_WHAT YOU ARE ASKED TO DO:_
What follows is a set of records; restate each one word for word and drop the pictures.

-*-

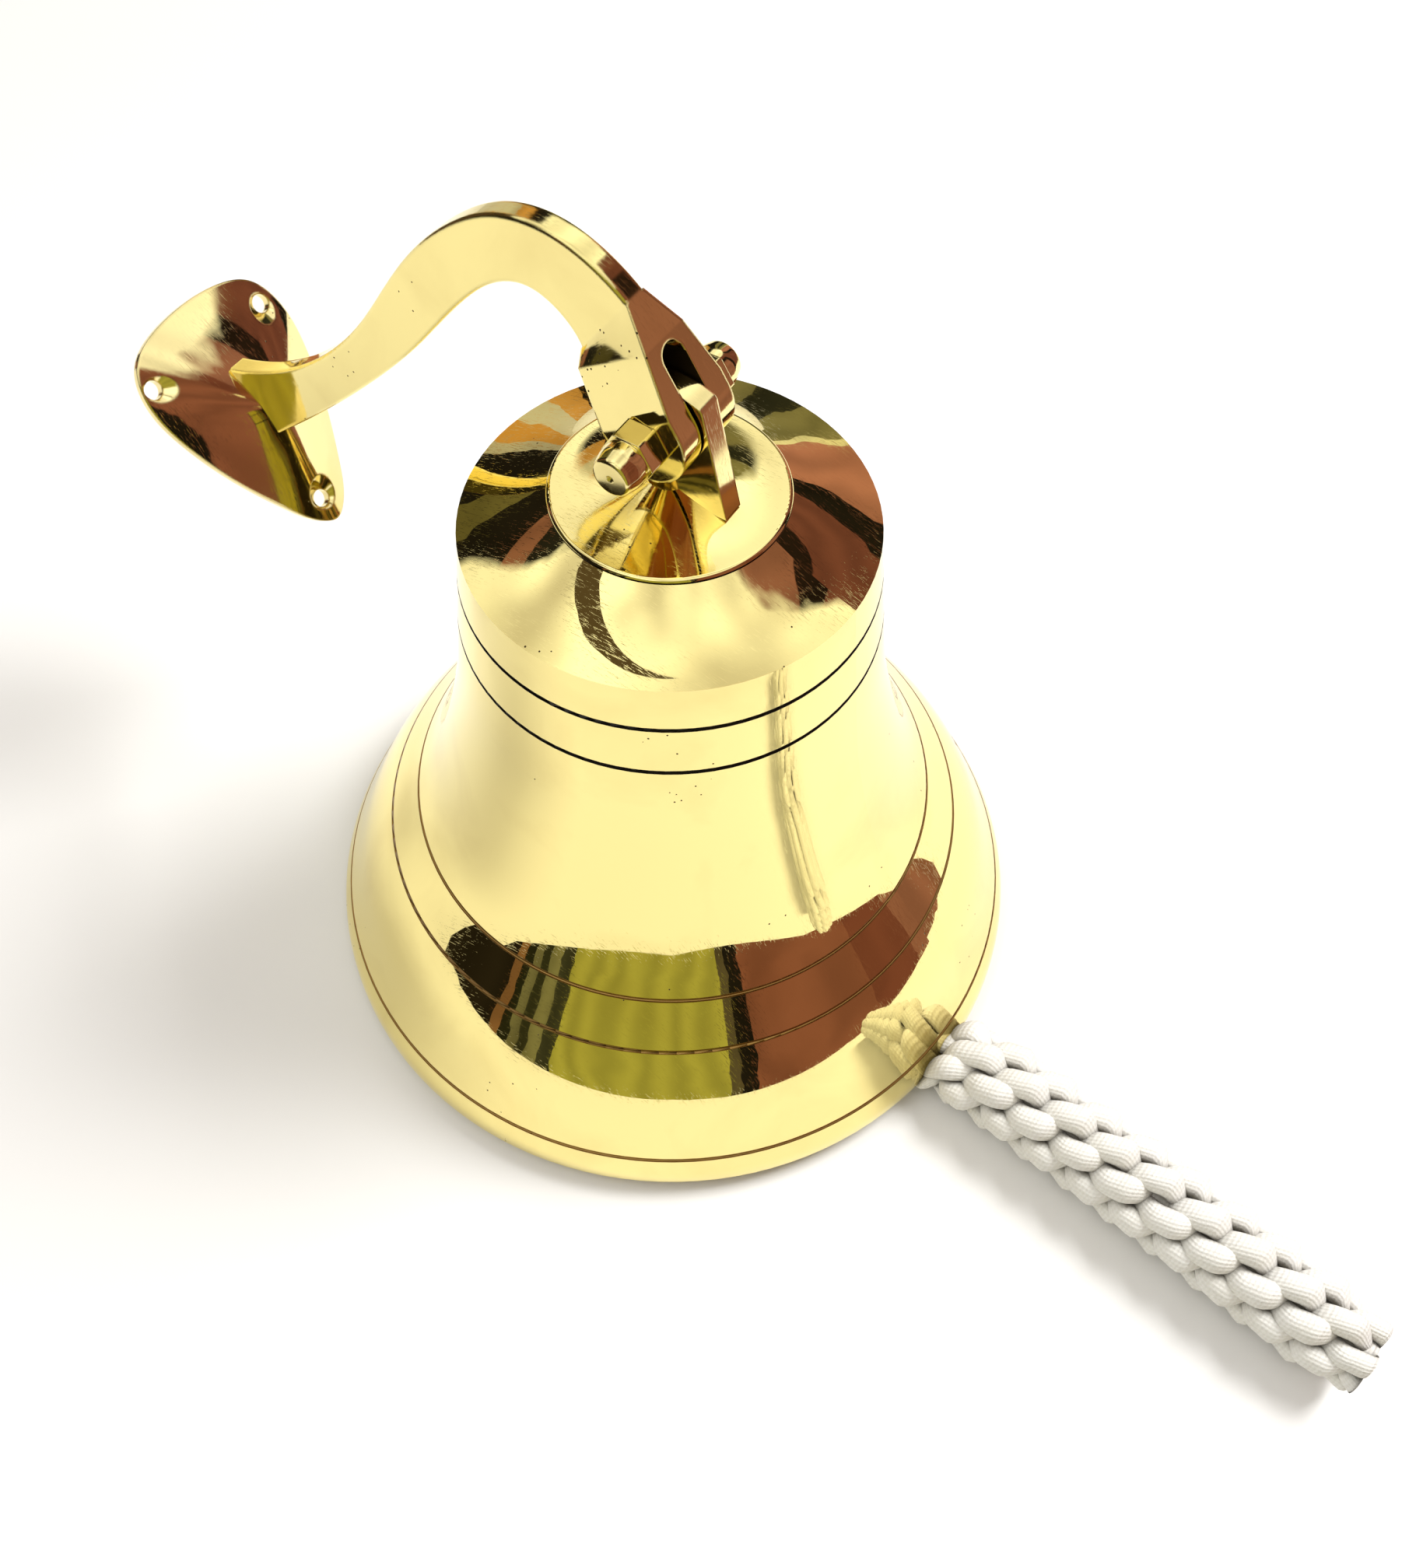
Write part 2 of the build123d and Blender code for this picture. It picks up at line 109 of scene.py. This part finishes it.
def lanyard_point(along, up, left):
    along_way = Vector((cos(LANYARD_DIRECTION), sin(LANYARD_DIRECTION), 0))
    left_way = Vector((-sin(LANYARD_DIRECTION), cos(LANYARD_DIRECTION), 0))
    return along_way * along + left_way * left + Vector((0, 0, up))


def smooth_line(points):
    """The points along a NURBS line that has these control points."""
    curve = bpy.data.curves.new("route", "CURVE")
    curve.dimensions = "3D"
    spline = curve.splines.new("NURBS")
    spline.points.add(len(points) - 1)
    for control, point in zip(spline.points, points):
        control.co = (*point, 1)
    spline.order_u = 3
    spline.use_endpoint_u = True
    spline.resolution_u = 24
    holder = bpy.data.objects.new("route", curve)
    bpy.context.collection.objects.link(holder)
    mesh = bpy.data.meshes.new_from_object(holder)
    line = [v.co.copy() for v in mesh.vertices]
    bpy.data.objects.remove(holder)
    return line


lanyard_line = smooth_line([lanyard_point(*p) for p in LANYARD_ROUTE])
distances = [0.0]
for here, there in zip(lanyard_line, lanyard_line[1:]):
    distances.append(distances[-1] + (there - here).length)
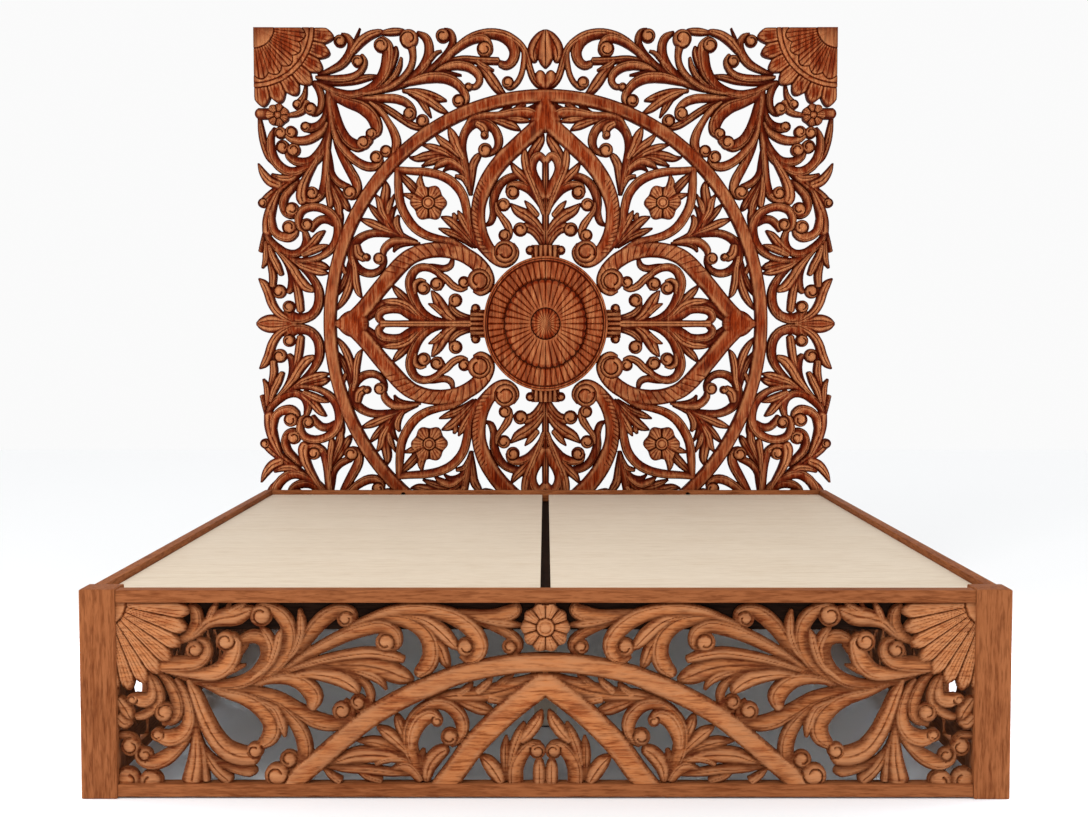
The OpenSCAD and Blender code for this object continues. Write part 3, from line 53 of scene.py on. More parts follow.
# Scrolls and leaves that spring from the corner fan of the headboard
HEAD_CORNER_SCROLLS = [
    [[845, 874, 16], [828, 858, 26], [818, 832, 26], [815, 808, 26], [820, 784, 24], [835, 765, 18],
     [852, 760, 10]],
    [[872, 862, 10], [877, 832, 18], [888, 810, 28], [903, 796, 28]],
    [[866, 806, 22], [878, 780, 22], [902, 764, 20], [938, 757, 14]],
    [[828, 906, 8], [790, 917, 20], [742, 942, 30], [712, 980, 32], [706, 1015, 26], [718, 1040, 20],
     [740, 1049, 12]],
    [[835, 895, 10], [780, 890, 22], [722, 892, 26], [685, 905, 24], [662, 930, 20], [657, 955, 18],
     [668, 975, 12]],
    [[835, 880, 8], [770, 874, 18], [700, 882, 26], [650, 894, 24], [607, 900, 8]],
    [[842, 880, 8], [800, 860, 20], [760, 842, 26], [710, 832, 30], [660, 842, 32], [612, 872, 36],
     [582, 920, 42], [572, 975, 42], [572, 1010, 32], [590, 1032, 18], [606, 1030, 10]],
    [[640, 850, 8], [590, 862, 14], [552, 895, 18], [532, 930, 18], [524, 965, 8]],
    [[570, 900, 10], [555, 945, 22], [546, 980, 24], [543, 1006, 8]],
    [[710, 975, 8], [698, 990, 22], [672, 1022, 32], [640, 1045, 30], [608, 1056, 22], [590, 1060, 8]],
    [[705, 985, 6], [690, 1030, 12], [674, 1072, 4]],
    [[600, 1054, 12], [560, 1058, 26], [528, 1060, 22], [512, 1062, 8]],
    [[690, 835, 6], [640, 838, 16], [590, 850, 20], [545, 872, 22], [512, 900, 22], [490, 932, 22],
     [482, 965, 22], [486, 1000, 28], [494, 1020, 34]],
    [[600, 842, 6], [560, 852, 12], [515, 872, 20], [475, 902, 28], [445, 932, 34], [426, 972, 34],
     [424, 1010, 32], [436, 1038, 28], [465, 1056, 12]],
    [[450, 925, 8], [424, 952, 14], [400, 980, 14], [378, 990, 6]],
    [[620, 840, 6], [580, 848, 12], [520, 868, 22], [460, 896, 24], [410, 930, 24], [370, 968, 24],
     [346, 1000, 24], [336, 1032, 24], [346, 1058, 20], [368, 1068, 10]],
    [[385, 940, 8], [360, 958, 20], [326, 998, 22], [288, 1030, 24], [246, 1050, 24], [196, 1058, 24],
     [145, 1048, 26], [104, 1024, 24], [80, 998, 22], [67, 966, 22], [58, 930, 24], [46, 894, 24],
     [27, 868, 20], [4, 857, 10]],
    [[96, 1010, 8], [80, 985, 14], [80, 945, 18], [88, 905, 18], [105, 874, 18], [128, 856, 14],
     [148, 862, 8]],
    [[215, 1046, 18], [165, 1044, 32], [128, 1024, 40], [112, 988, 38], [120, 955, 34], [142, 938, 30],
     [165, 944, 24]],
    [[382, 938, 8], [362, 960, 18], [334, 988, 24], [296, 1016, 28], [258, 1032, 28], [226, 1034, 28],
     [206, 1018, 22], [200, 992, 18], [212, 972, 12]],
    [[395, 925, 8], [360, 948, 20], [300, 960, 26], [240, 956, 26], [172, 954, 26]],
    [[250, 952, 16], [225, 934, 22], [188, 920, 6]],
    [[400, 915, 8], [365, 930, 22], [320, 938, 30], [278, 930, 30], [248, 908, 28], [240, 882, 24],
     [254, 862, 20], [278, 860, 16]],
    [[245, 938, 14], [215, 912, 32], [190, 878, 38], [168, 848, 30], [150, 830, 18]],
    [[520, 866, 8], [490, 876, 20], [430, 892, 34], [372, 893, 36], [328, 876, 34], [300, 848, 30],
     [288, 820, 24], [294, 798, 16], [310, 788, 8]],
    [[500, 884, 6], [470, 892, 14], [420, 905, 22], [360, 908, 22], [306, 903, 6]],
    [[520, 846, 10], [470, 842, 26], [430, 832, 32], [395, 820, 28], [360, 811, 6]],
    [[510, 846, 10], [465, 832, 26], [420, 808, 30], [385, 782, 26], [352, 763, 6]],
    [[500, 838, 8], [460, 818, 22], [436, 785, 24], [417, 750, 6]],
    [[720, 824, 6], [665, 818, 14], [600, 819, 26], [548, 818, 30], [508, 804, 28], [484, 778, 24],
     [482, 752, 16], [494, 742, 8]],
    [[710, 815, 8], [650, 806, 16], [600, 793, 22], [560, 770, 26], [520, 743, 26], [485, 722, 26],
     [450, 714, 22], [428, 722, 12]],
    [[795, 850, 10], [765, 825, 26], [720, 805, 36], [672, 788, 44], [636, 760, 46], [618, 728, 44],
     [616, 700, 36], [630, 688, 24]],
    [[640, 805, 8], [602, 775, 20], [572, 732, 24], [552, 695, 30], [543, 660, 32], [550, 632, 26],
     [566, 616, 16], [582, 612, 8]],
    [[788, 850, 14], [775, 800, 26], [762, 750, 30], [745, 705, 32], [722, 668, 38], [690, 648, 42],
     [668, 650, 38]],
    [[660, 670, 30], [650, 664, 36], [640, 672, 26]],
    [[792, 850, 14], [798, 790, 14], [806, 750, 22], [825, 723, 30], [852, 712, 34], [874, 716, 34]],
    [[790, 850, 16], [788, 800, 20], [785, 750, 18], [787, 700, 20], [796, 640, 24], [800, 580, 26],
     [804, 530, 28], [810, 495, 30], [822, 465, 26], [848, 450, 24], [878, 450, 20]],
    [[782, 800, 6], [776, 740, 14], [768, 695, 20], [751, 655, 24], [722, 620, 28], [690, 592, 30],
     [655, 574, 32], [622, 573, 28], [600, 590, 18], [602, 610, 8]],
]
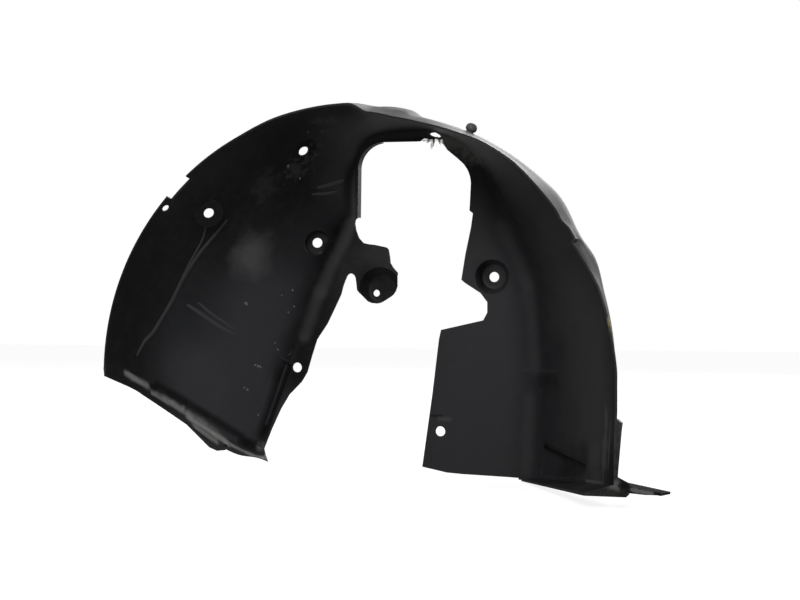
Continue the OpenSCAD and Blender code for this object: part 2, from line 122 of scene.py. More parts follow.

-*-

_TASK RESPONSE:_
Write part 2 of the build123d and Blender code for this picture. It picks up at line 109 of scene.py. This part finishes it.
def lanyard_point(along, up, left):
    along_way = Vector((cos(LANYARD_DIRECTION), sin(LANYARD_DIRECTION), 0))
    left_way = Vector((-sin(LANYARD_DIRECTION), cos(LANYARD_DIRECTION), 0))
    return along_way * along + left_way * left + Vector((0, 0, up))


def smooth_line(points):
    """The points along a NURBS line that has these control points."""
    curve = bpy.data.curves.new("route", "CURVE")
    curve.dimensions = "3D"
    spline = curve.splines.new("NURBS")
    spline.points.add(len(points) - 1)
    for control, point in zip(spline.points, points):
        control.co = (*point, 1)
    spline.order_u = 3
    spline.use_endpoint_u = True
    spline.resolution_u = 24
    holder = bpy.data.objects.new("route", curve)
    bpy.context.collection.objects.link(holder)
    mesh = bpy.data.meshes.new_from_object(holder)
    line = [v.co.copy() for v in mesh.vertices]
    bpy.data.objects.remove(holder)
    return line


lanyard_line = smooth_line([lanyard_point(*p) for p in LANYARD_ROUTE])
distances = [0.0]
for here, there in zip(lanyard_line, lanyard_line[1:]):
    distances.append(distances[-1] + (there - here).length)
The OpenSCAD and Blender code for this object continues. Write part 3, from line 53 of scene.py on. More parts follow.
# Scrolls and leaves that spring from the corner fan of the headboard
HEAD_CORNER_SCROLLS = [
    [[845, 874, 16], [828, 858, 26], [818, 832, 26], [815, 808, 26], [820, 784, 24], [835, 765, 18],
     [852, 760, 10]],
    [[872, 862, 10], [877, 832, 18], [888, 810, 28], [903, 796, 28]],
    [[866, 806, 22], [878, 780, 22], [902, 764, 20], [938, 757, 14]],
    [[828, 906, 8], [790, 917, 20], [742, 942, 30], [712, 980, 32], [706, 1015, 26], [718, 1040, 20],
     [740, 1049, 12]],
    [[835, 895, 10], [780, 890, 22], [722, 892, 26], [685, 905, 24], [662, 930, 20], [657, 955, 18],
     [668, 975, 12]],
    [[835, 880, 8], [770, 874, 18], [700, 882, 26], [650, 894, 24], [607, 900, 8]],
    [[842, 880, 8], [800, 860, 20], [760, 842, 26], [710, 832, 30], [660, 842, 32], [612, 872, 36],
     [582, 920, 42], [572, 975, 42], [572, 1010, 32], [590, 1032, 18], [606, 1030, 10]],
    [[640, 850, 8], [590, 862, 14], [552, 895, 18], [532, 930, 18], [524, 965, 8]],
    [[570, 900, 10], [555, 945, 22], [546, 980, 24], [543, 1006, 8]],
    [[710, 975, 8], [698, 990, 22], [672, 1022, 32], [640, 1045, 30], [608, 1056, 22], [590, 1060, 8]],
    [[705, 985, 6], [690, 1030, 12], [674, 1072, 4]],
    [[600, 1054, 12], [560, 1058, 26], [528, 1060, 22], [512, 1062, 8]],
    [[690, 835, 6], [640, 838, 16], [590, 850, 20], [545, 872, 22], [512, 900, 22], [490, 932, 22],
     [482, 965, 22], [486, 1000, 28], [494, 1020, 34]],
    [[600, 842, 6], [560, 852, 12], [515, 872, 20], [475, 902, 28], [445, 932, 34], [426, 972, 34],
     [424, 1010, 32], [436, 1038, 28], [465, 1056, 12]],
    [[450, 925, 8], [424, 952, 14], [400, 980, 14], [378, 990, 6]],
    [[620, 840, 6], [580, 848, 12], [520, 868, 22], [460, 896, 24], [410, 930, 24], [370, 968, 24],
     [346, 1000, 24], [336, 1032, 24], [346, 1058, 20], [368, 1068, 10]],
    [[385, 940, 8], [360, 958, 20], [326, 998, 22], [288, 1030, 24], [246, 1050, 24], [196, 1058, 24],
     [145, 1048, 26], [104, 1024, 24], [80, 998, 22], [67, 966, 22], [58, 930, 24], [46, 894, 24],
     [27, 868, 20], [4, 857, 10]],
    [[96, 1010, 8], [80, 985, 14], [80, 945, 18], [88, 905, 18], [105, 874, 18], [128, 856, 14],
     [148, 862, 8]],
    [[215, 1046, 18], [165, 1044, 32], [128, 1024, 40], [112, 988, 38], [120, 955, 34], [142, 938, 30],
     [165, 944, 24]],
    [[382, 938, 8], [362, 960, 18], [334, 988, 24], [296, 1016, 28], [258, 1032, 28], [226, 1034, 28],
     [206, 1018, 22], [200, 992, 18], [212, 972, 12]],
    [[395, 925, 8], [360, 948, 20], [300, 960, 26], [240, 956, 26], [172, 954, 26]],
    [[250, 952, 16], [225, 934, 22], [188, 920, 6]],
    [[400, 915, 8], [365, 930, 22], [320, 938, 30], [278, 930, 30], [248, 908, 28], [240, 882, 24],
     [254, 862, 20], [278, 860, 16]],
    [[245, 938, 14], [215, 912, 32], [190, 878, 38], [168, 848, 30], [150, 830, 18]],
    [[520, 866, 8], [490, 876, 20], [430, 892, 34], [372, 893, 36], [328, 876, 34], [300, 848, 30],
     [288, 820, 24], [294, 798, 16], [310, 788, 8]],
    [[500, 884, 6], [470, 892, 14], [420, 905, 22], [360, 908, 22], [306, 903, 6]],
    [[520, 846, 10], [470, 842, 26], [430, 832, 32], [395, 820, 28], [360, 811, 6]],
    [[510, 846, 10], [465, 832, 26], [420, 808, 30], [385, 782, 26], [352, 763, 6]],
    [[500, 838, 8], [460, 818, 22], [436, 785, 24], [417, 750, 6]],
    [[720, 824, 6], [665, 818, 14], [600, 819, 26], [548, 818, 30], [508, 804, 28], [484, 778, 24],
     [482, 752, 16], [494, 742, 8]],
    [[710, 815, 8], [650, 806, 16], [600, 793, 22], [560, 770, 26], [520, 743, 26], [485, 722, 26],
     [450, 714, 22], [428, 722, 12]],
    [[795, 850, 10], [765, 825, 26], [720, 805, 36], [672, 788, 44], [636, 760, 46], [618, 728, 44],
     [616, 700, 36], [630, 688, 24]],
    [[640, 805, 8], [602, 775, 20], [572, 732, 24], [552, 695, 30], [543, 660, 32], [550, 632, 26],
     [566, 616, 16], [582, 612, 8]],
    [[788, 850, 14], [775, 800, 26], [762, 750, 30], [745, 705, 32], [722, 668, 38], [690, 648, 42],
     [668, 650, 38]],
    [[660, 670, 30], [650, 664, 36], [640, 672, 26]],
    [[792, 850, 14], [798, 790, 14], [806, 750, 22], [825, 723, 30], [852, 712, 34], [874, 716, 34]],
    [[790, 850, 16], [788, 800, 20], [785, 750, 18], [787, 700, 20], [796, 640, 24], [800, 580, 26],
     [804, 530, 28], [810, 495, 30], [822, 465, 26], [848, 450, 24], [878, 450, 20]],
    [[782, 800, 6], [776, 740, 14], [768, 695, 20], [751, 655, 24], [722, 620, 28], [690, 592, 30],
     [655, 574, 32], [622, 573, 28], [600, 590, 18], [602, 610, 8]],
]
Continue the OpenSCAD and Blender code for this object: part 2, from line 122 of scene.py. More parts follow.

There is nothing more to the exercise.